The results of this protection were immediately evident in the second half. When the locker room doors opened, Clark emerged looking like a completely different player. On Indiana’s first real possession of the third quarter, Tiffany Hayes was waiting for her, ready to resume the physical harassment. Instead of backing down or calling for a screen, Clark answered in the most devastating way imaginable. She pulled up from thirty-three feet—right on the logo—and calmly drained a massive three-pointer directly in Hayes’ face. The arena erupted. Clark jogged back on defense without saying a word, delivering a clear message: you can pressure me all night, but you still cannot stop me.

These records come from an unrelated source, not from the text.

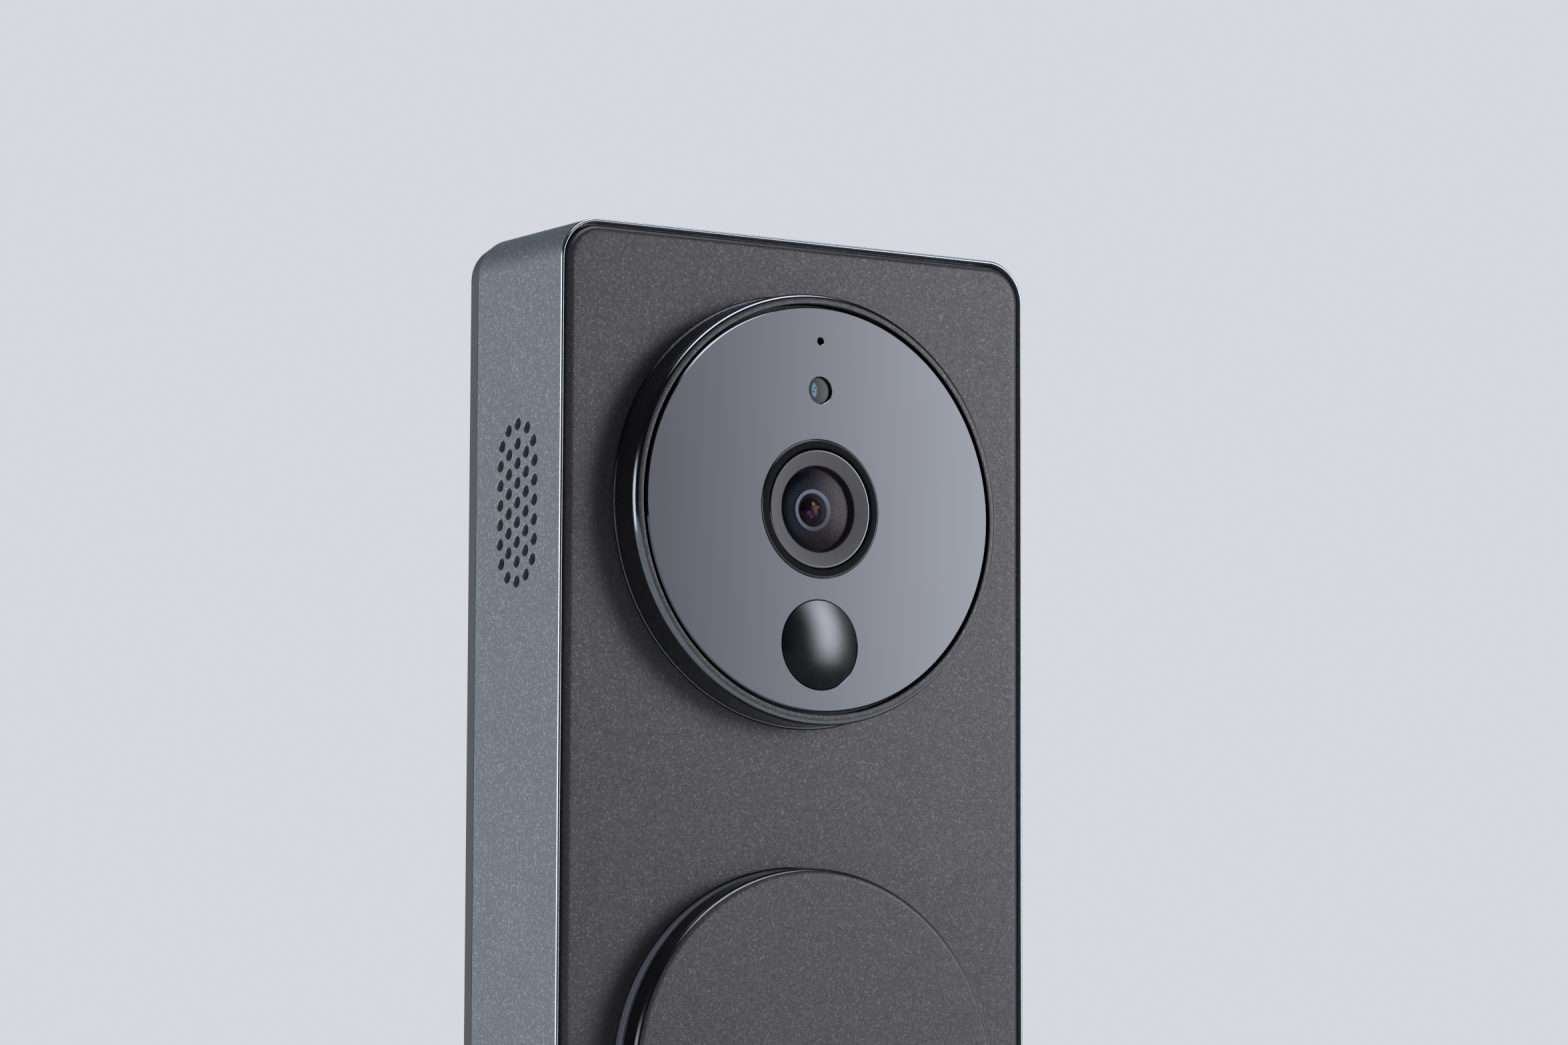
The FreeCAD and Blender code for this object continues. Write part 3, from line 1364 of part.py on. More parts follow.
def processor_shield():
    """Folded metal can over the processor."""
    body = new_body("processor_shield", up="turret_up - shield_drop", across="board_across")
    top = "main_front + shield_thick"
    slab(body, rounded("shield_wide", "shield_high", "shield_corner"), "main_front", top)
    cut(body, rounded("shield_wide - 2 * shield_metal", "shield_high - 2 * shield_metal",
                      "shield_corner - shield_metal"), "main_front", f"{top} - shield_metal")
    soften(body, "shield_edge", lambda edge: at_depth(edge, top))
    return body


def memory_chips():
    """Three chips on the main board, behind the camera board."""
    return group("memory_chips", [
        box(f"memory_chip_{step + 2}", "chip_wide", "chip_wide", "main_front",
            "main_front + chip_thick", f"board_across + {step} * chip_step",
            "turret_up + chip_rise") for step in (-1, 0, 1)])


def wifi_antenna():
    """Flat antenna at the top of the main board."""
    return group("wifi_antenna", [
        box("antenna_body", "antenna_wide", "antenna_high", "main_front",
            "main_front + antenna_thick", "board_across",
            "half_high - board_margin - antenna_margin - antenna_high / 2")])


def battery_tray():
    """Shallow tray on the rear cover's floor."""
    body = new_body("battery_tray", up="tray_middle")
    wide = "battery_wide + 2 * battery_ease"
    high = "battery_high + 2 * battery_ease"
    slab(body, rounded(f"{wide} + 2 * tray_wall", f"{high} + 2 * tray_wall",
                       "battery_corner + tray_wall"), "floor_front", "floor_front + tray_deep")
    cut(body, rounded(wide, high, "battery_corner + battery_ease"), "battery_back",
        "floor_front + tray_deep")
    return body


def battery_pack():
    """Flat rechargeable pack."""
    body = new_body("battery_pack", up="tray_middle")
    slab(body, rounded("battery_wide", "battery_high", "battery_corner"), "battery_back",
         "battery_front")
    soften(body, "battery_edge", lambda edge: edge.BoundBox.YLength < FINE)
    return body


def battery_contacts():
    """Spring contact block between the battery and the main board."""
    return group("battery_contacts", [
        box("battery_contact_block", "contact_wide", "contact_high", "battery_front",
            "main_back", "0", "tray_top - contact_drop")])


def usb_socket():
    """Charging socket that stands on the main board and opens in the recess."""
    body = new_body("usb_socket", up="port_up")
    mouth = "floor_back + usb_sink"
    slab(body, rounded("usb_wide", "usb_high", "usb_high / 2 - hair_gap"), mouth, "main_back")
    cut(body, rounded("usb_wide - 2 * usb_skin", "usb_high - 2 * usb_skin",
                      "usb_high / 2 - usb_skin - hair_gap"), mouth, f"{mouth} + usb_bore")
    slab(body, rectangle("usb_tongue", "usb_tongue_high"), f"{mouth} + usb_tongue_sink",
         f"{mouth} + usb_bore")
    return body


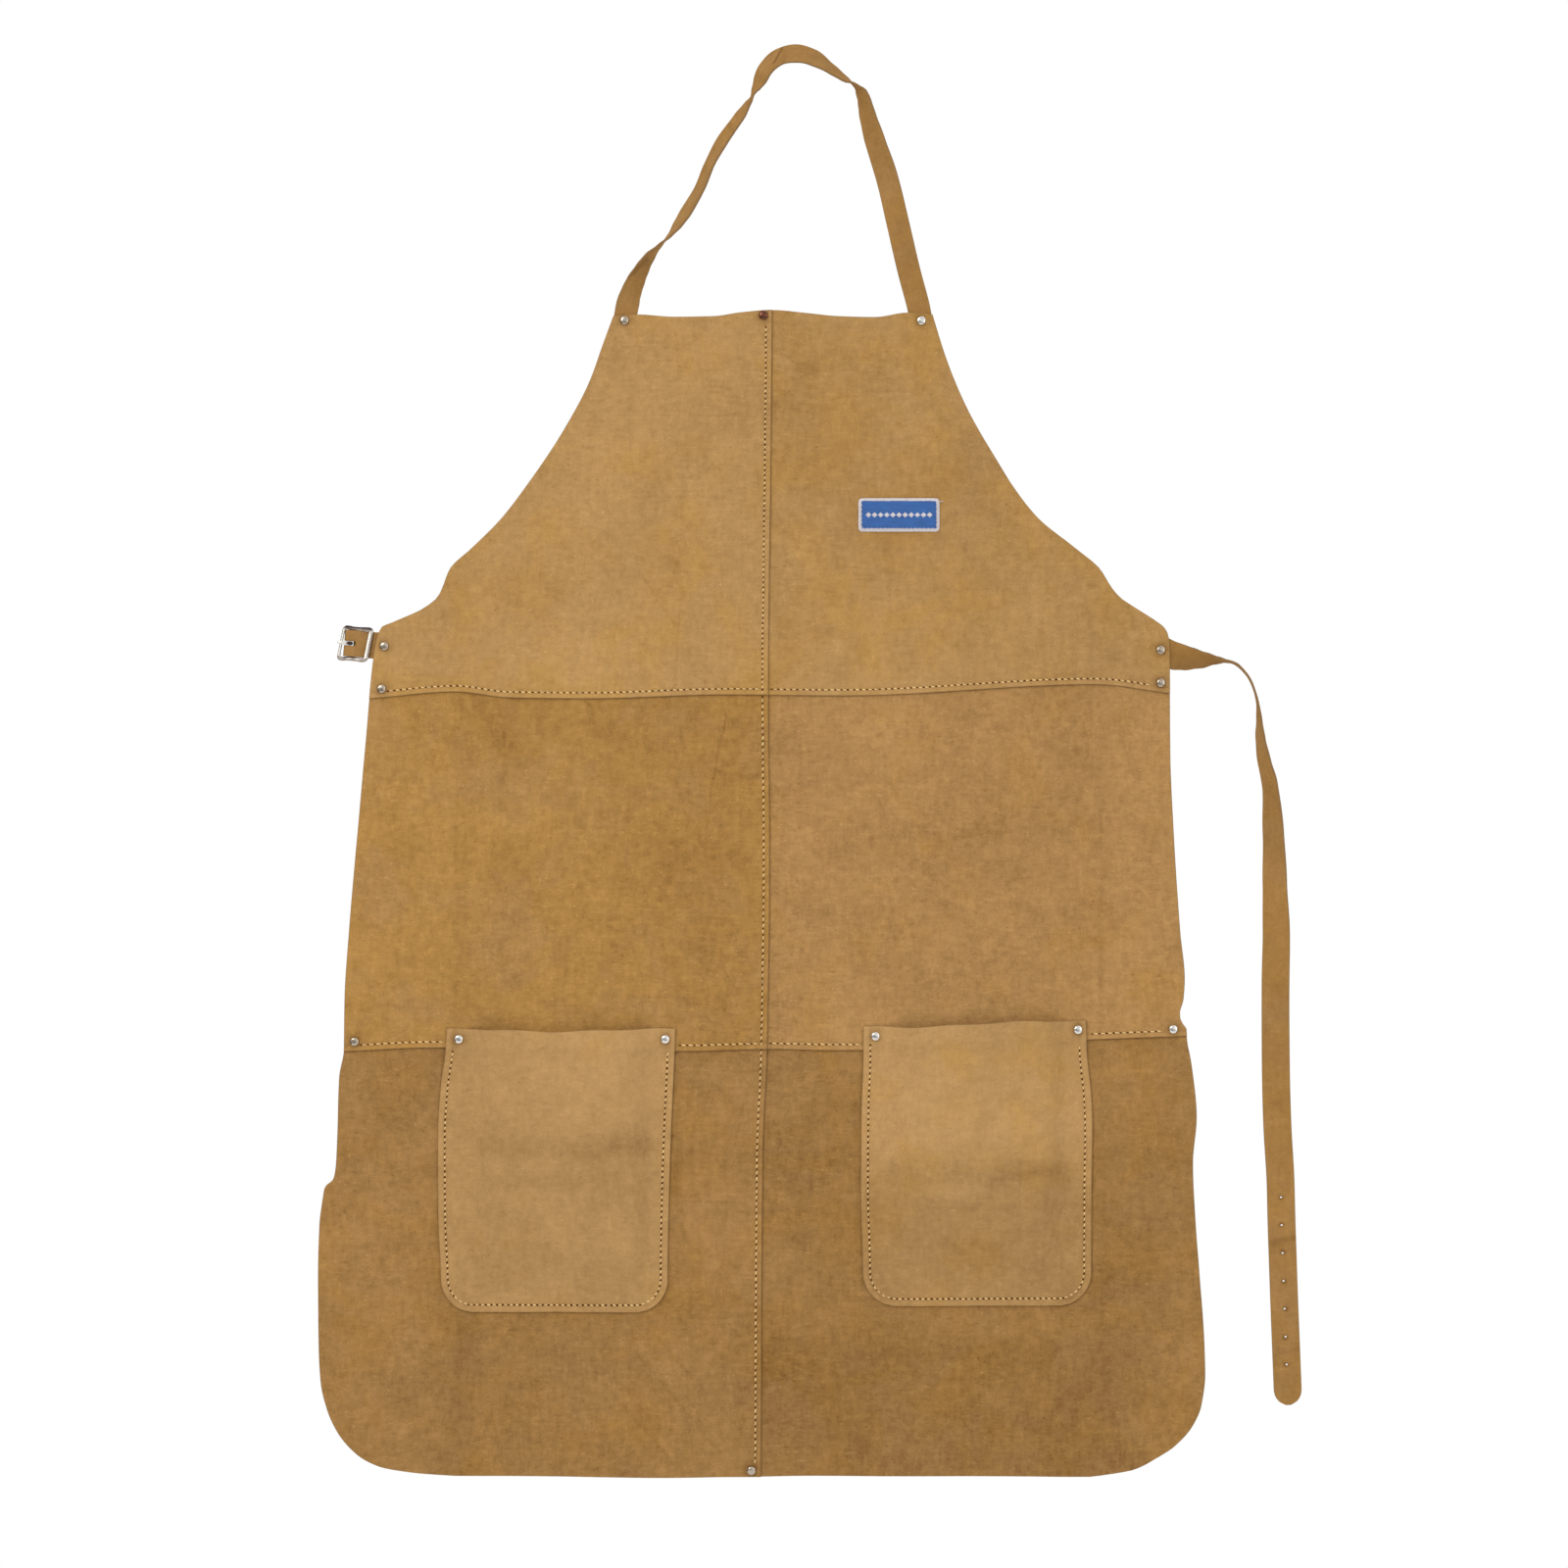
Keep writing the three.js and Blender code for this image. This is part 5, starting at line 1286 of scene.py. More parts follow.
class STAGE_OT_studio(bpy.types.Operator):
    """Sets up the camera, the floor and the soft studio light"""

    bl_idname = "apron.studio"
    bl_label = "Studio"
    bl_options = {"REGISTER", "UNDO"}

    def execute(self, context):
        stage = context.scene.apron_stage
        data = bpy.data.cameras.new("camera")
        data.lens, data.sensor_width, data.clip_end = stage.lens, 36.0, 50.0
        camera = bpy.data.objects.new("camera", data)
        camera.location = (-0.0023, -stage.distance, -0.5652)
        camera.rotation_euler = (math.radians(90), 0, 0)
        context.scene.collection.objects.link(camera)
        context.scene.camera = camera
        context.scene.view_settings.view_transform = "Standard"

        self.add_light("key_light", stage.key_power, 1.6, (-1.5, -2.2, 0.7))
        self.add_light("fill_light", stage.fill_power, 1.8, (1.9, -1.9, -0.2))
        self.add_light("back_light", stage.fill_power, 1.6, (0.9, 2.1, 0.5))
        self.add_world(context.scene)
        self.add_floor(stage)
        return {"FINISHED"}

    def add_light(self, name, power, size, place):
        data = bpy.data.lights.new(name, "AREA")
        data.energy, data.size, data.color = power, size, (1.0, 0.985, 0.96)
        light = bpy.data.objects.new(name, data)
        light.location = place
        light.rotation_euler = (Vector((0, 0, -0.58)) - Vector(place)).to_track_quat("-Z", "Y").to_euler()
        bpy.context.scene.collection.objects.link(light)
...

That single shot completely flipped the momentum. The floor opened up, and Indiana began attacking with relentless confidence. Clark finished with 22 points, nine assists, and four made threes. Boston dominated the interior with 20 points and 16 rebounds, while Mitchell added 19 points from the outside. The offense looked balanced, mature, and incredibly dangerous.

The Golden State Valkyries thought they possessed the perfect blueprint to dismantle the Fever. They thought they could bully their way to a victory by physically breaking the face of the league. Instead, they woke a sleeping giant. The Indiana Fever are no longer a team that can be pushed around. They are tougher, more connected, and armed with veterans who will violently defend their star. The bully blueprint is officially dead, and the rest of the league is now officially on notice.